Introduction:
India’s rapidly growing economy and business-friendly environment provide numerous opportunities for domestic and international companies to expand their operations. One popular method for expansion is by forming a subsidiary, allowing companies to establish a separate legal entity under the umbrella of their parent company. In this article, we will explore the process of forming a subsidiary of a private company in India, with a focus on the Companies Act, 2013, and the Income Tax Act, 1961, considering the revisions and amendments made to the Acts.
I. Understanding the Companies Act, 2013:
The Companies Act, 2013 replaced the Companies Act, 1956, and introduced significant changes to the legal framework for company incorporation in India. Let’s delve into the key requirements under the current act.
Eligibility Criteria:
Under the Companies Act, 2013, a private company is eligible to form a subsidiary in India. A private company must have a minimum of two shareholders and two directors, with at least one director being an Indian resident.

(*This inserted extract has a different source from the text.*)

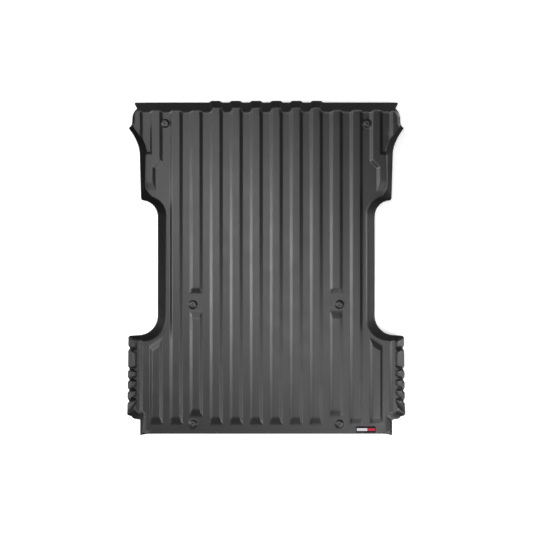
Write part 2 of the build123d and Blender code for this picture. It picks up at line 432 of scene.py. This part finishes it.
def inward_hem():
    """The inner edge of the wall strip, which runs a little inside the unpinched foot."""
    along = np.roll(plain_foot, -1, axis=0) - np.roll(plain_foot, 1, axis=0)
    normal = np.stack([along[:, 1], -along[:, 0]], axis=1)
    normal /= np.linalg.norm(normal, axis=1, keepdims=True)
    for _ in range(3):
        normal = np.roll(normal, 1, axis=0) + 2 * normal + np.roll(normal, -1, axis=0)
        normal /= np.linalg.norm(normal, axis=1, keepdims=True)
    return plain_foot - normal * FOOT_MARGIN


hem = inward_hem()

# rows of the wall strip: the hem is -1, the foot is 0 and the rim is 1
ROWS = [-1.0, -0.65, -0.35, -0.12, 0.02, 0.09, 0.16, 0.23, 0.30, 0.38, 0.48, 0.62, 0.78, 0.92, 1.0]


def wall_points(row):
    """One row of the wall strip: places and heights."""
    if row < 0:
        places = lerp(foot, hem, -row)
        rise = (rim_z - FLOOR) / np.linalg.norm(rim - foot, axis=1) * FOOT_MARGIN * row
    else:
        places = lerp(foot, rim, row)
        places[:, 0] -= np.sign(places[:, 0]) * bulges * math.sin(math.pi * row)
        rise = (rim_z - FLOOR) * row**curls
    ground = floor_height(places[:, 0], places[:, 1])
    height = smooth_max(ground, FLOOR + rise, BLEND)
    flat_edge = rim_z < FLOOR
    height = np.where(flat_edge, ground + (rim_z - FLOOR) * max(row, 0.0) ** 2, height)
    if row == ROWS[0]:
        height = ground
    return places, height


# ---------------------------------------------------------------------------------------
# Domes over the bolt heads: rings of radius and height above the floor
# ---------------------------------------------------------------------------------------
BOLTS = [(634.0, 912.0), (460.0, -224.0), (460.0, -974.0)]
DOME_RINGS = [
    (31.0, 0.0),
    (28.6, 0.3),
    (27.0, 1.4),
    (25.8, 3.6),
    (24.0, 7.6),
    (22.4, 10.6),
    (20.4, 12.6),
    (17.6, 13.8),
    (13.0, 14.4),
    (7.5, 14.6),
    (5.8, 14.1),
    (4.2, 12.8),
    (2.2, 12.3),
]
DOME_SIDES = 40
DOME_RADIUS = DOME_RINGS[0][0]
DOME_MIDDLE = DOME_RINGS[-1][1] - 0.1
DOME_BLEND = 3.0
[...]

Obtaining Director Identification Number (DIN):
Before incorporating a subsidiary, the proposed directors must obtain a Director Identification Number (DIN) from the Ministry of Corporate Affairs (MCA). The DIN is a unique identification number that enables individuals to act as directors of Indian companies.
Obtaining Digital Signature Certificates (DSC):
Digital Signature Certificates (DSCs) are required for the electronic filing of documents with the MCA. The proposed directors must obtain DSCs from government-approved certifying agencies.
Name Reservation and Incorporation:
Once the DIN and DSCs are obtained, the next step is to reserve a unique name for the subsidiary. The parent company must ensure that the proposed name complies with the naming guidelines prescribed by the MCA. After name approval, the incorporation process begins, which involves filing the necessary documents, such as the Memorandum of Association and Articles of Association, with the Registrar of Companies (RoC).
II. Complying with the Income Tax Act, 1961:
In addition to the Companies Act, compliance with the provisions of the Income Tax Act, 1961 is crucial for the subsidiary’s operations and taxation.
Permanent Account Number (PAN):
The subsidiary must obtain a Permanent Account Number (PAN) from the Income Tax Department. PAN is a unique ten-digit alphanumeric identifier used for various taxation purposes in India.
Taxation Aspects:
The subsidiary will be subject to income tax under the provisions of the Income Tax Act, 1961. It is essential to comply with tax-related obligations, including filing annual tax returns and paying taxes on time. Engaging a professional tax consultant can ensure compliance with all tax regulations.
Transfer Pricing Regulations:
If the subsidiary engages in transactions with its parent company or other related entities, it must adhere to transfer pricing regulations. These regulations prevent the shifting of profits to low-tax jurisdictions and ensure arm’s length pricing in such transactions.
Conclusion:
Forming a subsidiary of a private company in India requires careful adherence to the legal and regulatory framework established by the Companies Act, 2013, and the Income Tax Act, 1961, considering the revisions and amendments made to these acts. This article provides a comprehensive overview of the process, emphasizing the eligibility criteria, incorporation procedures, and key tax considerations. It is crucial for companies seeking to establish a subsidiary in India to consult legal and tax professionals to ensure compliance with the latest provisions and make informed decisions throughout the formation process.